Finnish Jazz. Recensione. Turgan.

Tuure Koski - Severi Pyysalo - Marko Timonen - Turgan

Rockadillo – ZENCD2001 – 2004




Tuure Koski: contrabbasso, basso elettrico

Severy Pyysalo: vibrafono, melodica, sequencer programming

Marko Timonen: batteria, percussioni


Intervista a Tuure Koski





Turgan è un trio particolare composto da basso, elettrico nella maggior parte dei casi, dal vibrafono e dalla batteria: l’unione di suoni lunghi del basso elettrico e del vibrafono, sostenuti ulteriormente dalle percussioni utilizzate da Marko Timonen, dagli inserti elettronici e dalla melodica, conferisce al disco una dimensione continua, da ai brani uno sviluppo fluente, fa della declinazione stessa del suono una delle prerogative principali del disco.


Il ritmo, innanzitutto: si passa, sempre tenendo presente quanto detto finora della continuità sonora, dal sincopato, una sorta di ritmo reggae nel brani di apertura, The average extreme, alle atmosfere più moderne di Neptunus, un ispirato e delicato drum’n’bass; dalla canzone (Alone again, il celebre successo di Gilbert O’Sullivan), alle atmosfere liriche e distese di Hehku, all’incalzare ritmato e sostenuto di Pieni sana, Charade e Too much nightlife. Turgan è una formazione che riesce ad articolare la propria scrittura e la propria interpretazione in modi differenti e a trovare una dimensione coerente e significativa nei vari contesti. Il lavoro sui suoni, di cui si parlava in apertura, trova perciò un’applicazione e uno svolgimento significativo: la gestione di un vocabolario sonoro ampio che, oltre agli strumenti e all’utilizzo degli strumenti, si colora con le voci che chiudono May 11th, con gli inserti elettronici presenti in The average extreme, alla melodica che Severy Pyysalo aggiunge all’inizio di May 11th, ai rumori e al vociare del pubblico che prosegue durante tutta la traccia nascosta presente al termine del disco.
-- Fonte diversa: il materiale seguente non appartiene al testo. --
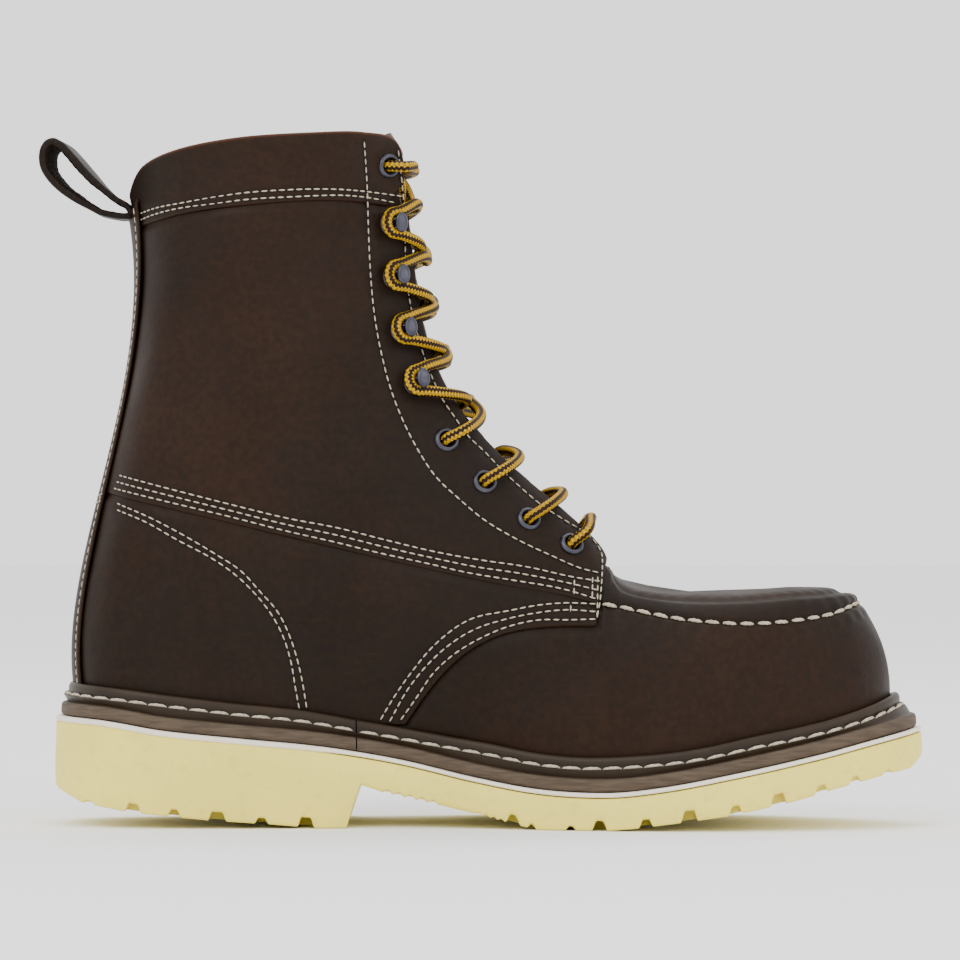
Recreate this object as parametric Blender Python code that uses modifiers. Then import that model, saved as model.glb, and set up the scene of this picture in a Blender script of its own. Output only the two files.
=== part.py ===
"""Steel toe work boot, left foot, US men's 9 (EU 42), 8-inch shaft, moc toe, welted.

Metres, +Z up, +X to the toe, +Y to the wearer's left. The origin is under the middle of the boot, on the floor.
The upper is one form: ribs run from the welt up to the rim (apron seam, facing edge, topline), and every leather
panel is a stretch of that form at its own depth.
"""

import bmesh
import bpy
import math
import numpy as np
from mathutils import Matrix, Vector

# ---- driving sizes, metres ----
SOLE_LENGTH = 0.3076  # heel edge to toe edge of the outsole
BALL_WIDTH = 0.1095  # widest place of the outsole
BOOT_HEIGHT = 0.2438  # floor to the highest place of the topline
MM = 0.001

# ---- leather and layers, depths from the outer face of the upper ----
LEATHER = 0.0020
LAYER_GAP = 0.0004
STAY_THICKNESS = 0.0014
CAP_THICKNESS = 0.0017
LINING_THICKNESS = 0.0012
OVERLAY_THICKNESS = 0.0014

# ---- sole stack ----
MIDSOLE_THICKNESS = 0.0015
WELT_THICKNESS = 0.0043
WELT_INSET = 0.0020
CORK_THICKNESS = 0.0030
BOARD_THICKNESS = 0.0025
FOOTBED_THICKNESS = 0.0050
SHANK_SIZE = (0.105, 0.014, 0.0016)
LUG_DEPTH = 0.0035
LUG_REACH = 0.013
STACK_GAP = 0.00035  # between the layers of the sole

# ---- hardware ----
LACE_DIAMETER = 0.0043
LACE_GAP = 0.0009  # free room round the lace in an eyelet
EYELET_HOLE = LACE_DIAMETER + LACE_GAP
EYELET_WALL = 0.0005
EYELET_FLANGE = EYELET_HOLE + 0.0036
EYELET_RIM = 0.0008
HOOK_BASE = 0.0090
HOOK_HEAD = 0.0062
HOOK_POST = 0.0030
HOOK_GAP = 0.0027  # the lace lies this far off the leather and the hook's head
HOOK_RISE = LACE_DIAMETER + HOOK_GAP
LOOP_WIDTH = 0.019
BACKSTAY_WIDTH = 0.027
BACKSTAY_TOP = 0.2148  # height where the strip ends under the pull loop
SEAT_GAP = 0.0008  # under the flange of an eyelet
SEAM_SHARE = 0.003  # half the gap at a seam, as a share of the rib

# The shapes below are drawn for these sizes and graded to the driving ones.
GRADE_X = SOLE_LENGTH / 0.3076
GRADE_Y = BALL_WIDTH / 0.1095
GRADE_Z = BOOT_HEIGHT / 0.2438
LOOP_HINGE = (-0.1308 * GRADE_X, 0.0, 0.2178 * GRADE_Z)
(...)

Ne viene fuori un discorso che si insinua nelle pieghe di una reinterpretazione del piano trio e che mette in evidenza una posizione originale: un discorso sonoro e compositivo duplice che fa leva sulla predisposizione ritmica e percussiva dei tre strumenti e sulla vena lirica dei tre musicisti, su una scrittura capace di muoversi in direzioni diverse, come detto, ma, allo stesso tempo, capace di inserire le proprie coordinate, di avere una vena precisa che scorre per tutto il disco e che riesce a cogliere e riportare nella musica l’accento personale e l’approccio particolare dei tre. Di sicuro Tuure Koski, Severi Pyysalo e Marko Timonen sono tre musicisti in grado di cogliere aspetti musicali differenti e di dare il meglio in ogni direzione: trascinanti in Pieni Sana, ammiccanti in Alone again (naturally) e nel finale di May 11th, che cresce come il finale di un film della commedia italiana anni ’60, lirici in Lempeä, per giungere alla tensione di Neptunus e di Charade. Da notare, una certa vena cinematografica che scorre nel lavoro: da Charade e Alone again, colonne sonore di film e telefilm, all’ambientazione sottomarina di Neptunus, a May 11th.


Il trio riesce ad unire le potenzialità dei diversi musicisti e a stabilire una voce propria della formazione grazie anche all’amalgama e alla lunga consuetudine che unisce le storie musicali dei tre da ormai quindici anni, come si potrà leggere anche nel’intervista realizzata con Tuure Koski.